Provided LeBron James stays healthy and everyone who is hurt now recovers on schedule, the NBA is almost certainly going to get a bump next season. LaMelo Ball, James Wiseman, and RJ Hampton will also provide intrigue. I don't know if this eventual midseason tournament will get the buy-in it needs to be compelling, but the league is open to trying new things.
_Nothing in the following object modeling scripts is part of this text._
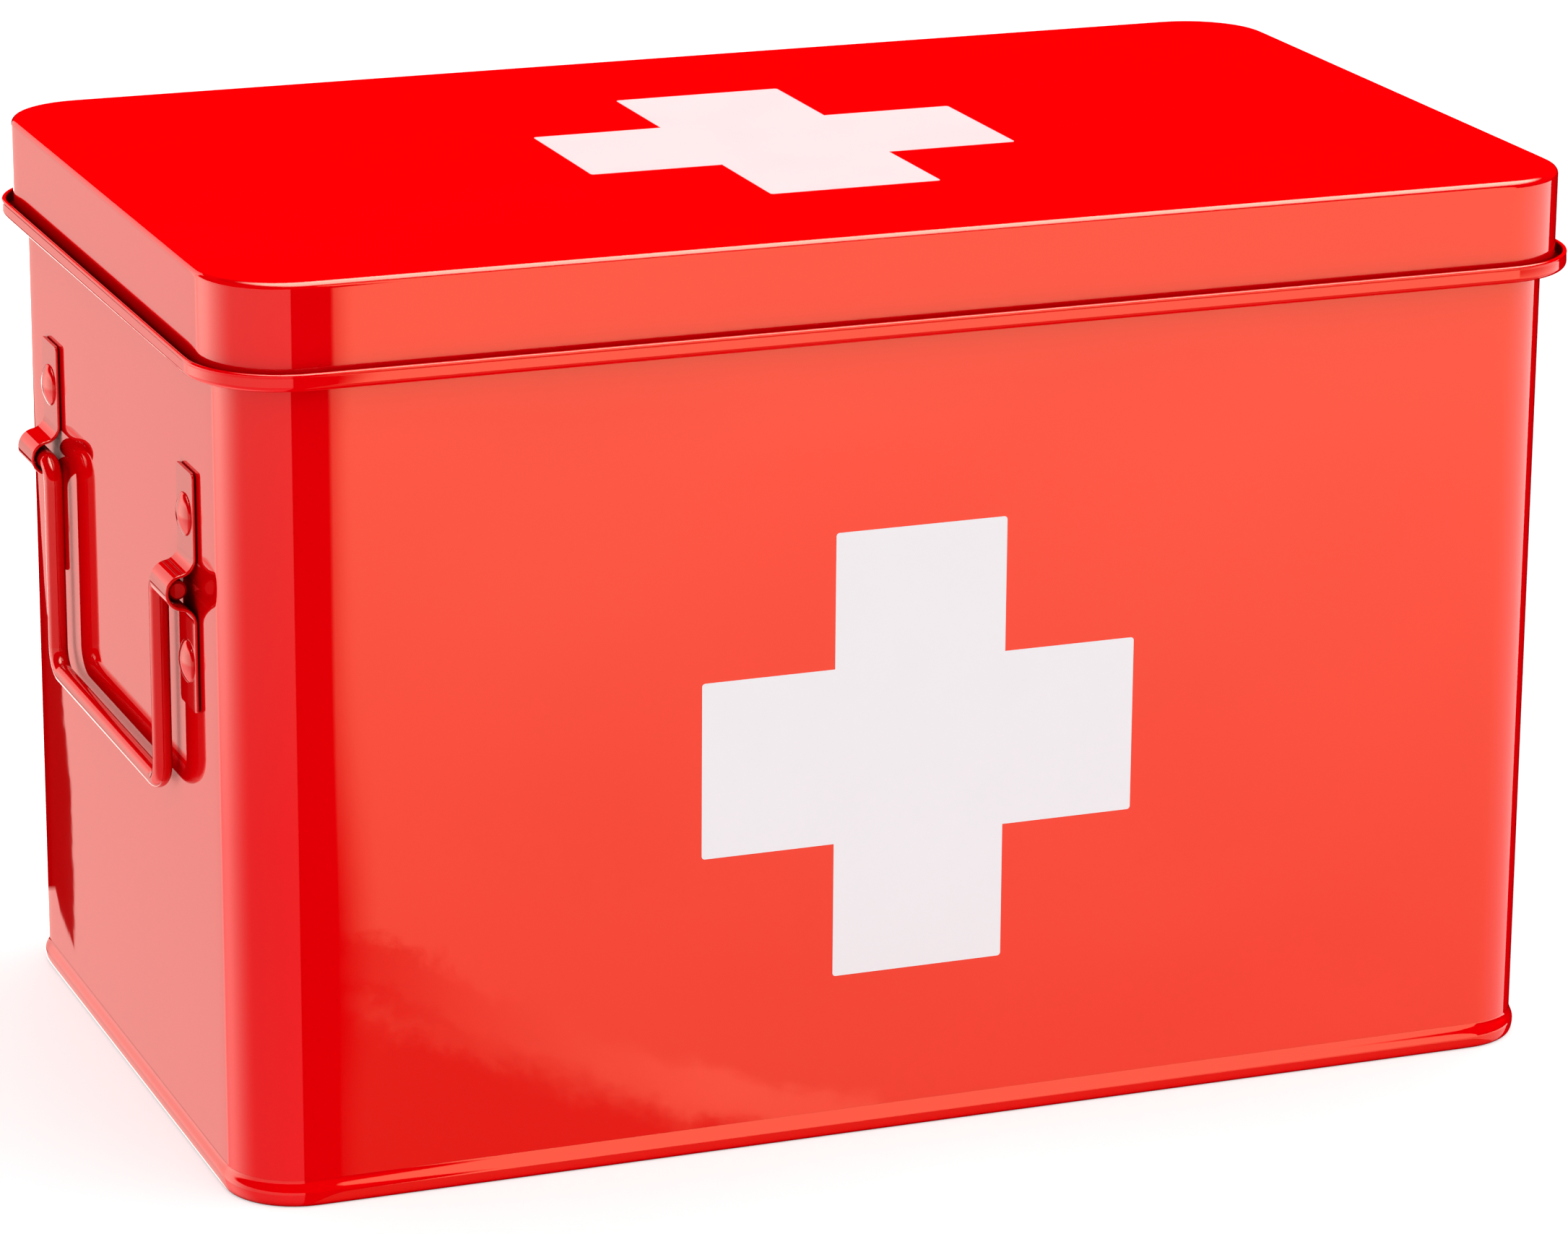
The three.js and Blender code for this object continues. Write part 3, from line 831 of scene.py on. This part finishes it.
def reflected_studio(tree, way, x, y, z):
    """What gloss shows: the two screens, the pale table behind, the soft box overhead, and a
    red glow above the horizon all round. It is dark in front, between the screens, and behind
    the tin to the right."""
    from_left = product(tree, x, -1.0)
    from_front = product(tree, y, -1.0)
    turn = maths(tree, "DEGREES", maths(tree, "ARCTAN2", from_left, from_front))
    back_turn = maths(tree, "DEGREES", maths(tree, "ARCTAN2", x, y))
    height = maths(tree, "DEGREES", maths(tree, "ARCSINE", z))
    ripple = maths(tree, "SUBTRACT", noise(tree, way, scale=110.0, detail=6.0, roughness=0.7), 0.5)
    broad_ripple = maths(tree, "SUBTRACT", noise(tree, way, scale=90.0, detail=3.0), 0.5)
    table = band(tree, back_turn, TABLE_FROM, TABLE_TO, 4.0)
    table_up = remap(tree, height, -13.0, -12.0, 1.0, 0.0)
    parts = [
        front_screen(tree, turn, height, ripple),
        *left_screen(tree, back_turn, height, broad_ripple),
        glow(tree, (3.6, 3.6, 3.4), table, table_up),
        soft_box(tree, way),
        glow(tree, (1.9, 0.0, 0.0), band(tree, height, 2.0, 45.0, 4.0)),
    ]
    total = parts[0]
    for part in parts[1:]:
        total = node(tree, "ShaderNodeAddShader", {0: total, 1: part}).outputs[0]
    return total


def lighting_studio(tree, x, y, z):
    """What lights the surfaces: one soft light from all round, strongest from above, weaker
    from the left than the right, and a little stronger from the front."""
    lean = maths(tree, "ADD", product(tree, x, LIGHT_RIGHT), product(tree, y, LIGHT_BACK))
    level = maths(tree, "ADD", product(tree, z, LIGHT_ABOVE), lean)
    level = maths(tree, "ADD", level, LIGHT_EVEN)
    return glow(tree, (1.0, 1.0, 1.0), maths(tree, "MAXIMUM", level, LIGHT_LEAST))


def studio():
    """The world: white to the camera, the reflected studio to gloss, and the soft light to
    everything else."""
    world = bpy.data.worlds.new("studio")
    bpy.context.scene.world = world
    world.use_nodes = True
    world.cycles.sampling_method = "NONE"
    tree = world.node_tree
    way = node(tree, "ShaderNodeTexCoord").outputs["Generated"]
    x, y, z = node(tree, "ShaderNodeSeparateXYZ", {"Vector": way}).outputs
    rays = node(tree, "ShaderNodeLightPath").outputs
    lit = lighting_studio(tree, x, y, z)
    seen = reflected_studio(tree, way, x, y, z)
    white = glow(tree, (1.0, 1.0, 1.0), 1.0)
    inputs = {0: rays["Is Glossy Ray"], 1: lit, 2: seen}
    surfaces = node(tree, "ShaderNodeMixShader", inputs).outputs[0]
    inputs = {0: rays["Is Camera Ray"], 1: surfaces, 2: white}
    whole = node(tree, "ShaderNodeMixShader", inputs).outputs[0]
    tree.links.new(whole, tree.nodes["World Output"].inputs["Surface"])


def camera():
    """The photograph's view: from the front left, a little above."""
    turn, rise, roll = (math.radians(a) for a in (CAMERA_TURN, CAMERA_RISE, CAMERA_ROLL))
    flat = math.cos(rise)
    back = Vector((math.sin(turn) * flat, -math.cos(turn) * flat, math.sin(rise)))
    data = bpy.data.cameras.new("camera")
    data.lens = CAMERA_LENS
    data.sensor_width = 36.0
    data.clip_end = 50.0
    item = bpy.data.objects.new("camera", data)
    item.location = CAMERA_TARGET + back * CAMERA_DISTANCE
    item.rotation_mode = "QUATERNION"
    level = (-back).to_track_quat("-Z", "Y").to_matrix()
    item.rotation_quaternion = (level @ Matrix.Rotation(roll, 3, "Z")).to_quaternion()
    bpy.context.scene.collection.objects.link(item)
    bpy.context.scene.camera = item


pale_floor()
studio()
camera()
bpy.context.scene.view_settings.view_transform = "Standard"
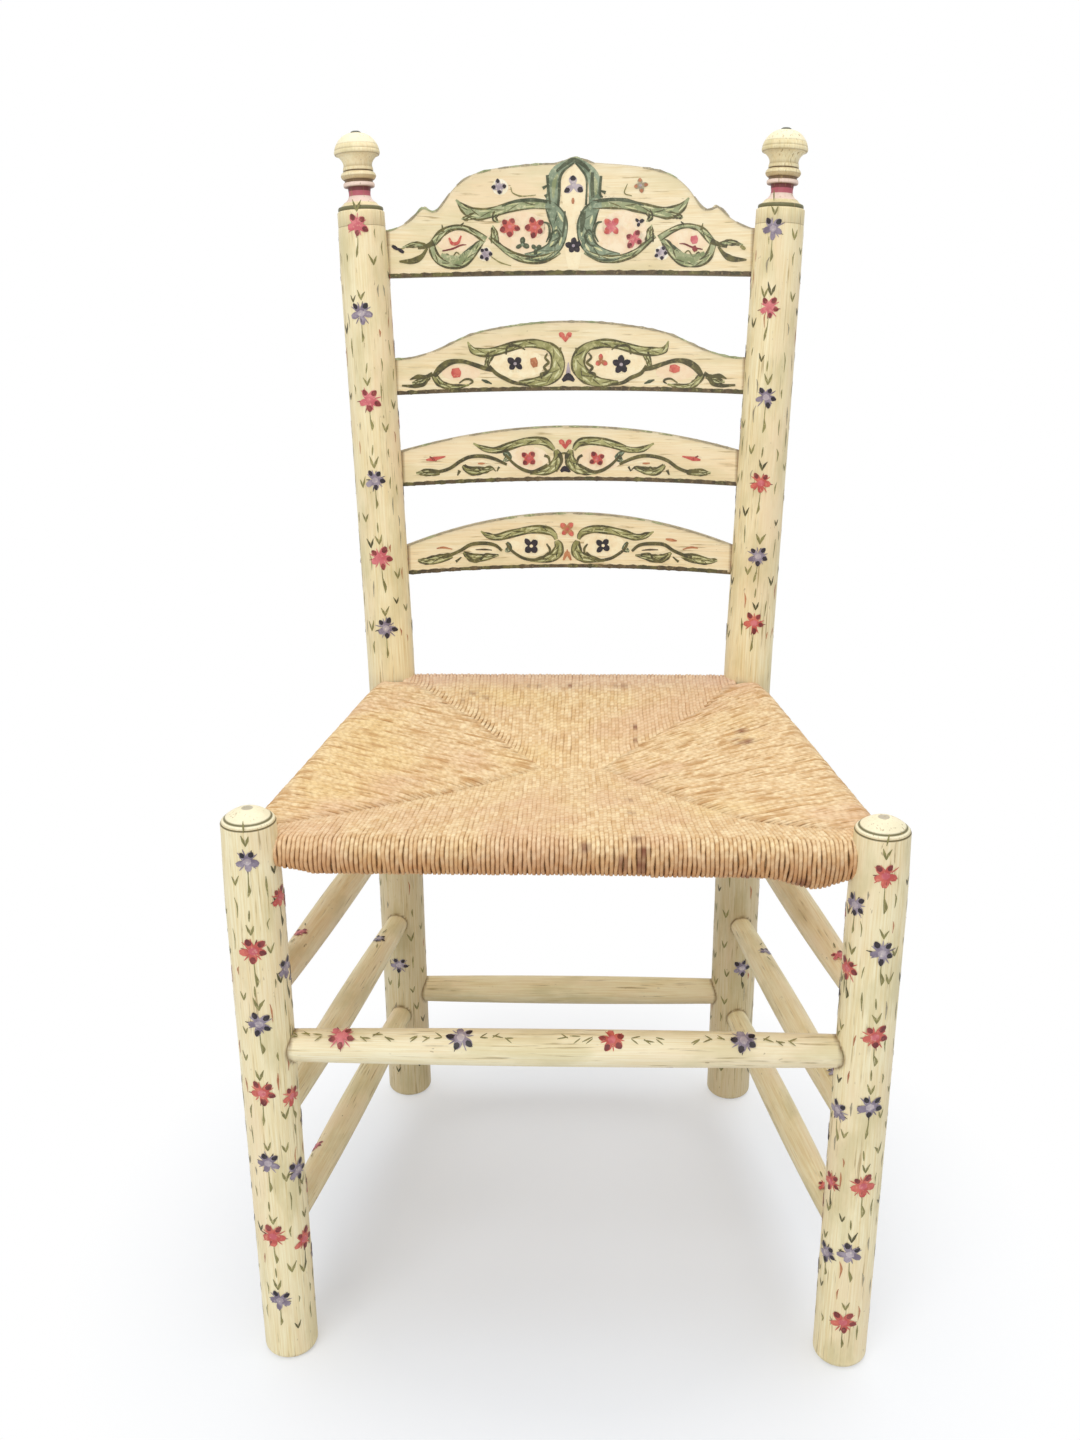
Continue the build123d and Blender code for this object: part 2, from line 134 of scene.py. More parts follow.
def cloud(source, stretch, detail, shift=(0, 0, 0), rough=0.55):   # noise, the finer the larger the stretch
    tree = source.id_data
    where = node(tree, "Mapping", {"Vector": source}, {"Scale": stretch, "Location": shift}).outputs[0]
    values = {"Scale": 1.0, "Detail": detail, "Roughness": rough}
    return node(tree, "TexNoise", {"Vector": where}, values).outputs["Fac"]


def ramp(source, low, high, a=0.0, b=1.0):
    limits = {"From Min": low, "From Max": high, "To Min": a, "To Max": b}
    return node(source.id_data, "MapRange", {"Value": source}, limits).outputs[0]


def maths(a, b, operation="MULTIPLY"):   # a is a socket, b a socket or a number
    made = node(a.id_data, "Math", {0: a}, operation=operation)
    if isinstance(b, (int, float)):
        made.inputs[1].default_value = b
    else:
        a.id_data.links.new(b, made.inputs[1])
    return made.outputs[0]


def blend(amount, a, b):   # a and b are hex codes or sockets
    made = node(amount.id_data, "Mix", {0: amount}, data_type="RGBA")
    for socket, value in ((made.inputs[6], a), (made.inputs[7], b)):
        if isinstance(value, str):
            socket.default_value = tone(value)
        else:
            amount.id_data.links.new(value, socket)
    return made.outputs[2]


def dress(shader, base, height, strength, reach):   # the colour, and a bump from the height
    tree = shader.id_data
    bump = node(tree, "Bump", {"Height": height}, {"Strength": strength, "Distance": reach})
    tree.links.new(base, shader.inputs["Base Color"])
    tree.links.new(bump.outputs[0], shader.inputs["Normal"])


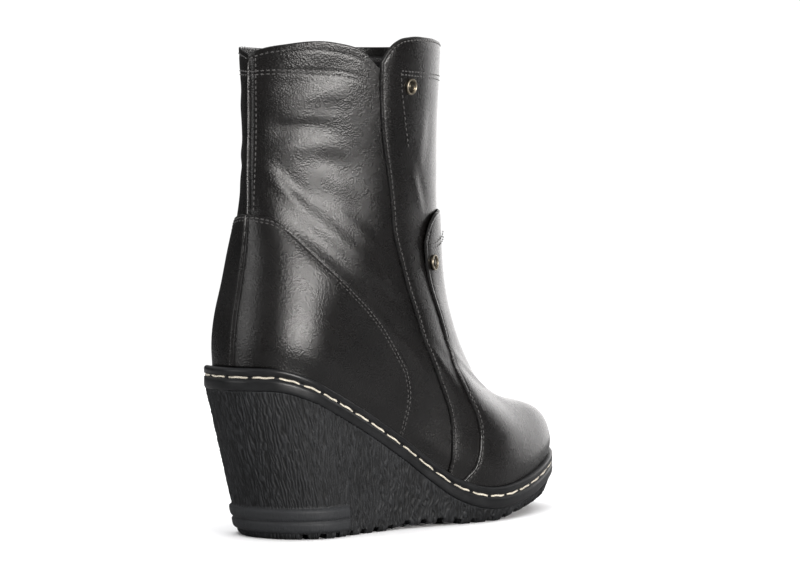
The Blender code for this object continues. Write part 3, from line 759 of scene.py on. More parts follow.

NBA commissioner Adam Silver recently told the Washington Post that he is unconcerned about the TV ratings, as popularity indicators including attendance, global engagement, merchandising, and League Pass viewership are up. We've described the flex scheduling processes that will ensure there are less games of the zombie Warriors on national TV, but there's no magic elixir that will make these games replaced with teams that are more exciting to watch than last season's Warriors.

An NBA spokesperson tells The Big Lead that League Pass viewership is up 2 percent worldwide compared to last season, that OTT viewership is up 18 percent on TNT and 16 percent on ESPN compared to last season, and that digital viewership is up 26 percent on TNT and 24 percent on ESPN. While these numbers almost certainly don't make them whole on TV losses, there is robust growth on the platforms where more people will be watching content in the future.

It seems likely at this point that more of the NBA's nationally televised games will move from Pay TV to broadcast TV over the next decade, but at this moment cord cutting cannot reasonably be attributed as the prevailing reason for present ratings declines.